NEEF and Samsung team up to bring STEM Lab to Navajo community school, cultivating a love for science and nature
May 05, 2015
Jeffrey Chandler

The National Environmental Education Foundation (NEEF) awarded its first Schoolyard STEM Lab with funding provided by Samsung. The project culminated in a celebratory event at Nizhoni Elementary School on the Navajo Reservation in Shiprock, New Mexico.

The actual physical structure of the STEM Lab is a geodesic dome, designed by a group called Growing Spaces based out of Colorado. The dome is engineered to provide a suitable environment for growing plants year-round, no matter where it is located or what the temperature and growing conditions are like outside. But beyond the physical structure of the dome, the space it creates as a learning environment within is what NEEF was really interested in bringing to the school.

Nizhoni Elementary was designated a Turnaround School with 93% of the 570 students below the poverty level and 100% participating in the federal free and reduced lunch program. The teachers are passionate about their role as educators and mentors for the students and the parent network is very supportive of school programs. The desire to incorporate more environmental education into the school day was apparent, but with much of the surrounding landscape dry and barren, opportunities were limited.

Gifted education teacher, Jennifer Choate, describes the struggle. “We really don’t have a lot of people growing here because Shiprock doesn’t have a good water supply… If you look at our neighborhood, people don’t have gardens and they don’t really grow things… We have been doing environmental science for many years and we’ve tried to grow things out here with varying levels of success, so we really needed a place to grow that would be here for years.” Jennifer is the one who wrote the application for the STEM Lab and her excitement about the possibilities it would bring to lessons at Nizhoni was clear. “It’s going to be great for the kids to be able to plant all year and be able to see nature all year, and when they come back after the summer it’ll still be there!”

During the ceremony to christen the new STEM Lab and officially open it for use to the school, Mr. Arnold Clifford, a Navajo elder and professor of ethno botany at Dine College, helped put the event in perspective for the students. “We’ve never had anything like this on the reservation, so take advantage of it. Learn from it. Learn from what’s outside and bring it indoors.” The purpose of the STEM Lab fits closely with Mr. Clifford’s own interests as someone who grew up with a fascination for the natural world and who followed that interest to a career in education to share his knowledge with others. “Even today, we have to travel far to get to a museum, or galleries, or a world-class library and it puts us all at a disadvantage. But you don’t have to think that way. You can create your own world. Look all around you. Everything around you is science. There are so many things that need to be studied out there.”

Mr. Clifford has been working with colleagues for the past 20 years on documenting all of the native plants on the reservation and urged the students to use the STEM Lab as a way to connect back to their Navajo roots by studying the significance of many of these plants to the native culture.

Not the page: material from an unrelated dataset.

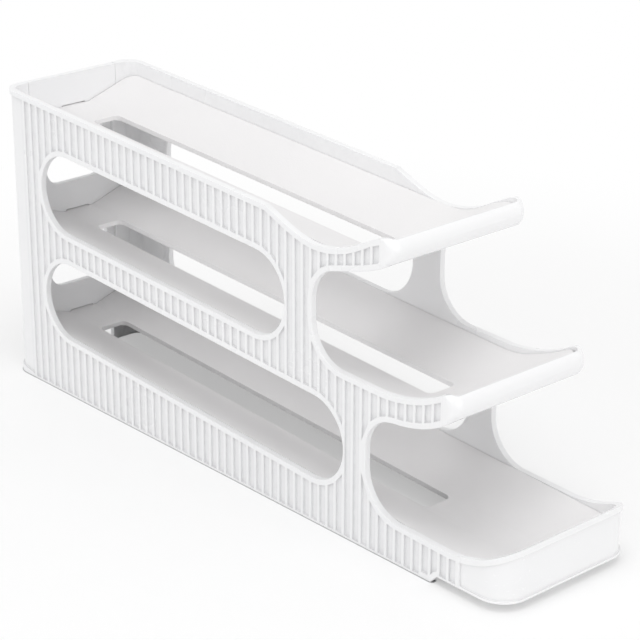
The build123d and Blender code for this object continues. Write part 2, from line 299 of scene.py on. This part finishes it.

He gave the students many pieces of advice during the Earth Day celebration, switching between Navajo and English as he spoke, but this insight into the value of learning and the potential this new STEM Lab provided resonated particularly true of NEEF’s intentions for this project. “What this STEM Lab is creating here is a seed. You kids are in the process of growing to attain great height—to attain great minds... So think about this lab as a seed for yourselves that you are going to plant for your future. Whatever you are going to do—whenever those seeds are growing, you’re growing along with them.”